Nothing seems more perverse, though, than the vocal support given to the Jones Act by the congressional delegations of Alaska and Hawaii. Consumers in states held hostage to relatively expensive U.S. seaborne commerce are the act’s biggest losers. Maritime industries drive neither economy: In both Alaska and Hawaii, shipbuilding and repair provided well under 0.5 percent of employment, labor income and output in 2013. Nonetheless, the Jones Act lobby has been a reliable horn of campaign plenty: In 2016, Hawaii’s senators and two representatives ranked in the top 20 recipients of sea-transport campaign contributions, as did Alaska’s two senators.

Those dollars help to get Jones Act-friendly candidates re-elected. They do less than nothing for the voters of those states and the country as a whole.

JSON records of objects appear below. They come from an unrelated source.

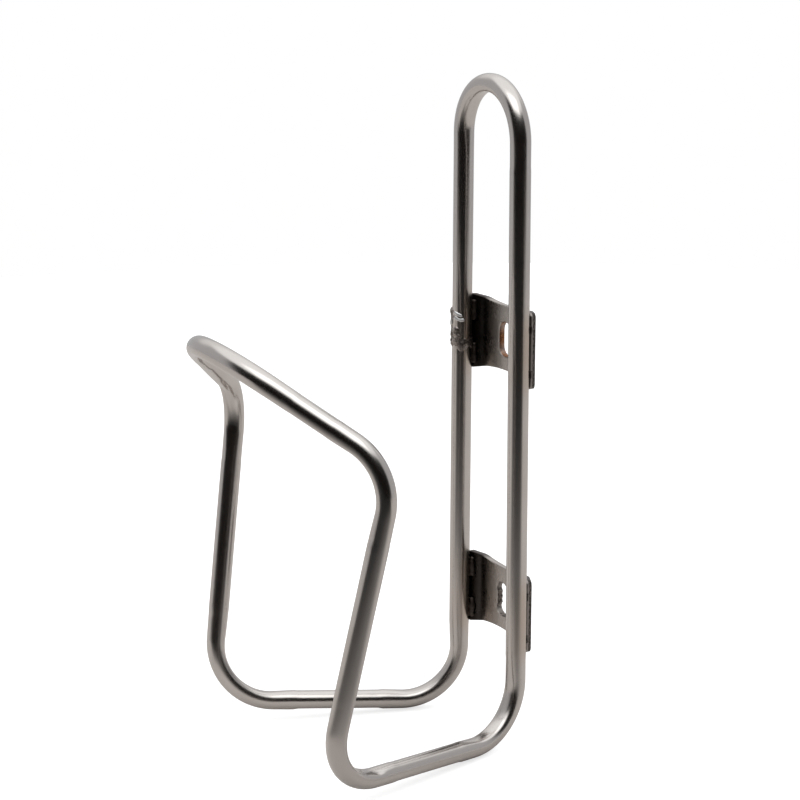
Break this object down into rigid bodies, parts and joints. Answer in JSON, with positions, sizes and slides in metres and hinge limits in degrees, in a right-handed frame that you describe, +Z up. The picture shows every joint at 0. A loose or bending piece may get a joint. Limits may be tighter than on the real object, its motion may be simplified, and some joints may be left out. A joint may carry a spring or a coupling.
{
  "type": "water bottle cage",
  "caption": "Bent stainless tube bottle cage: a hairpin back, splayed base runs and legs, a forward loop round the bottle and slotted sheet tabs that bolt to the frame.",
  "frame": {"origin": "midway between the two bolt slots, on the back faces of the mounting tabs", "axes": "+Z up along the uprights, +Y out of the back towards the bicycle's frame, +X to the right seen from the bottle's side"},
  "size_m": [0.082, 0.0792, 0.1568],
  "materials": {
    "tube_steel": "satin stainless, polished",
    "tab_steel": "satin stainless sheet",
    "weld_metal": "brushed weld bead"
  },
  "bodies": {
    "root": {"cage_tube": "tube_steel", "tube_joint_weld": "weld_metal", "upper_tab": "tab_steel", "lower_tab": "tab_steel", "upper_left_tab_weld": "weld_metal", "upper_right_tab_weld": "weld_metal", "lower_left_tab_weld": "weld_metal", "lower_right_tab_weld": "weld_metal"}
  },
  "joints": []
}
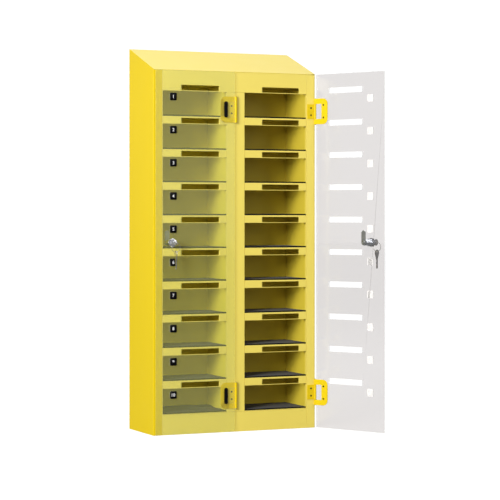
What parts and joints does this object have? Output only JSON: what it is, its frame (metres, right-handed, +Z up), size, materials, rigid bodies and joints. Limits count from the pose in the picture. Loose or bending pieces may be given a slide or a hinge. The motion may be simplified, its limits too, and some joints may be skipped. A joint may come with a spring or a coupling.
{
  "type": "phone charging locker",
  "caption": "Wall-hung or free-standing steel locker with charging bays behind clear hinged doors, each door with a cam lock, keys and drop slots.",
  "frame": {"origin": "centre of the cabinet's base, where it rests: midway between the side panels and midway between the front face and the back panel", "axes": "+X to the viewer's right, +Y to the back, +Z up; the doors are on the -Y side"},
  "size_m": [0.6238, 0.4156, 1.09],
  "materials": {
    "yellow_steel": "bright yellow powder coat, semi-gloss",
    "clear_acrylic": "clear polished acrylic sheet",
    "foam_mat": "black closed-cell foam, matt",
    "black_plastic": "black moulded plastic",
    "circuit_board": "green solder mask",
    "supply_case": "folded aluminium, satin",
    "lead_jacket": "black flexible PVC",
    "zinc_screw": "bright zinc plate",
    "label_plate": "gloss black with white numbers",
    "lock_chrome": "polished chrome plate",
    "key_nickel": "nickel-plated steel"
  },
  "bodies": {
    "cabinet": {"back_panel": "yellow_steel", "back_panel_screws": "zinc_screw", "base_plate": "yellow_steel", "cabinet_leaf_screws": "zinc_screw", "cabinet_leaves": "yellow_steel", "ceiling_sheet": "yellow_steel", "centre_post": "yellow_steel", "head_fascia": "yellow_steel", "hinge_pins": "zinc_screw", "left_charger_board": "circuit_board", "left_liner": "yellow_steel", "left_side_panel": "yellow_steel", "low_voltage_leads": "lead_jacket", "mains_inlet": "black_plastic", "mains_lead": "lead_jacket", "plinth_front": "yellow_steel", "power_supply": "supply_case", "rear_liner": "yellow_steel", "right_charger_board": "circuit_board", "right_liner": "yellow_steel", "right_side_panel": "yellow_steel", "roof": "yellow_steel", "shelf_mats": "foam_mat", "shelves_row_1": "yellow_steel", "shelves_row_10": "yellow_steel", "shelves_row_2": "yellow_steel", "shelves_row_3": "yellow_steel", "shelves_row_4": "yellow_steel", "shelves_row_5": "yellow_steel", "shelves_row_6": "yellow_steel", "shelves_row_7": "yellow_steel", "shelves_row_8": "yellow_steel", "shelves_row_9": "yellow_steel", "usb_outlets": "black_plastic"},
    "left_door_group": {"left_door": "clear_acrylic", "left_labels": "label_plate", "left_door_leaves": "yellow_steel", "left_clamp_strips": "black_plastic", "left_door_screws": "zinc_screw", "left_lock_housing": "lock_chrome", "left_lock_nut": "lock_chrome"},
    "left_lock_group": {"left_lock_plug": "lock_chrome", "left_cam": "zinc_screw", "left_cam_screw": "zinc_screw"},
    "left_key_group": {"left_key": "key_nickel"},
    "left_ring_group": {"left_split_ring": "key_nickel"},
    "left_spare_group": {"left_spare_key": "key_nickel"},
    "right_door_group": {"right_door": "clear_acrylic", "right_labels": "label_plate", "right_door_leaves": "yellow_steel", "right_clamp_strips": "black_plastic", "right_door_screws": "zinc_screw", "right_lock_housing": "lock_chrome", "right_lock_nut": "lock_chrome"},
    "right_lock_group": {"right_lock_plug": "lock_chrome", "right_cam": "zinc_screw", "right_cam_screw": "zinc_screw"},
    "right_key_group": {"right_key": "key_nickel"},
    "right_ring_group": {"right_split_ring": "key_nickel"},
    "right_spare_group": {"right_spare_key": "key_nickel"}
  },
  "joints": [
    {"name": "left_door_hinge", "type": "hinge", "parent": "cabinet", "child": "left_door_group", "pos_m": [-0.001, -0.0992, 0.51], "axis": [0, 0, 1], "range_deg": [0, 130]},
    {"name": "left_lock_turn", "type": "hinge", "parent": "left_door_group", "child": "left_lock_group", "pos_m": [-0.1965, -0.0992, 0.5365], "axis": [0, -1, 0], "range_deg": [0, 90]},
    {"name": "left_key_slide", "type": "slide", "parent": "left_lock_group", "child": "left_key_group", "axis": [0, -1, 0], "range_m": [0, 0.028]},
    {"name": "left_ring_swing", "type": "hinge", "parent": "left_key_group", "child": "left_ring_group", "pos_m": [-0.1965, -0.1296, 0.5365], "axis": [-1, 0, 0], "range_deg": [-10, 60]},
    {"name": "left_spare_swing", "type": "hinge", "parent": "left_ring_group", "child": "left_spare_group", "pos_m": [-0.1965, -0.1296, 0.5107], "axis": [-1, 0, 0], "range_deg": [-8, 60]},
    {"name": "right_door_hinge", "type": "hinge", "parent": "cabinet", "child": "right_door_group", "pos_m": [0.249, -0.0992, 0.51], "axis": [0, 0, 1], "range_deg": [-117, 13]},
    {"name": "right_lock_turn", "type": "hinge", "parent": "right_door_group", "child": "right_lock_group", "pos_m": [0.33776, -0.27339, 0.5365], "axis": [0.891, 0.454, 0], "range_deg": [0, 90]},
    {"name": "right_key_slide", "type": "slide", "parent": "right_lock_group", "child": "right_key_group", "axis": [0.891, 0.454, 0], "range_m": [0, 0.028]},
    {"name": "right_ring_swing", "type": "hinge", "parent": "right_key_group", "child": "right_ring_group", "pos_m": [0.36484, -0.25959, 0.5365], "axis": [0.454, -0.891, 0], "range_deg": [-10, 60]},
    {"name": "right_spare_swing", "type": "hinge", "parent": "right_ring_group", "child": "right_spare_group", "pos_m": [0.36484, -0.25959, 0.5107], "axis": [0.454, -0.891, 0], "range_deg": [-8, 60]}
  ]
}
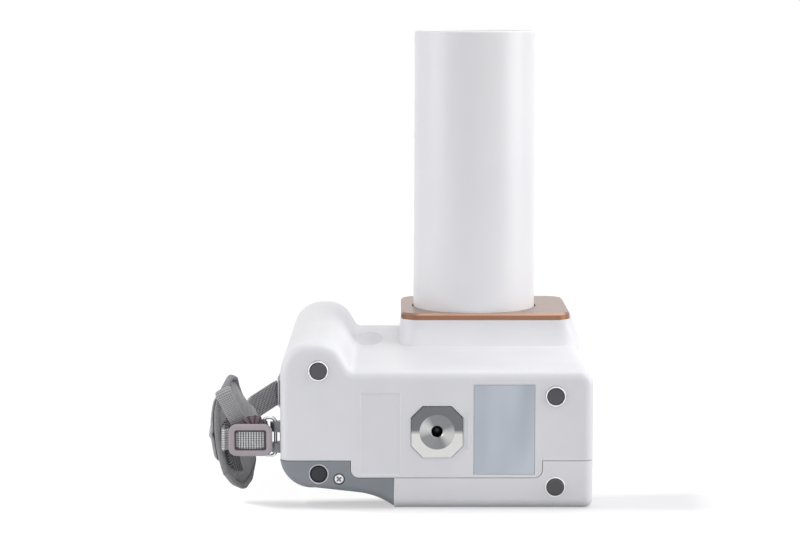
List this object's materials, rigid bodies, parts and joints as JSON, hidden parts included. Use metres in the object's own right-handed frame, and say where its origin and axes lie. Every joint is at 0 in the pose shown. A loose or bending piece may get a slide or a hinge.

For what it’s worth, Bloomberg is one of the Cheeto’s noisiest supporters and is for anything that will elevate the condition of those whom the Cheeto is serving.

Bloomberg and Fox are the Judas drumbeaters of a movement that smacks of 1930s Europe.

As a faithful Bloomberg reader, my impression is that Bloomberg is definitely anti-Trump as a person, and opposed to most of President Trump’s policies.

I find it remarkable how anti-Jones Act virtually all of the media is. The impact of the Jones Act on consumer prices is incredibly minuscule. Even in Puerto Rico, Alaska, and Hawaii. No doubt less than the added consumer cost of News and media caused by employing high cost American “journalists” and others at the news and media companies.

If we want to save Americans money, let’s start by issuing work visas to any foreign journalist that wishes to come to America. American journalists can find new careers which they are better suited to, such as bus boys and dishwashers. Additionally, the foreign journalists are a lot better, just look at John Oliver and Stuart Varney.

When are we going to stop the senseless burdening of 330 million American consumers with these high cost, low quality, American journalists?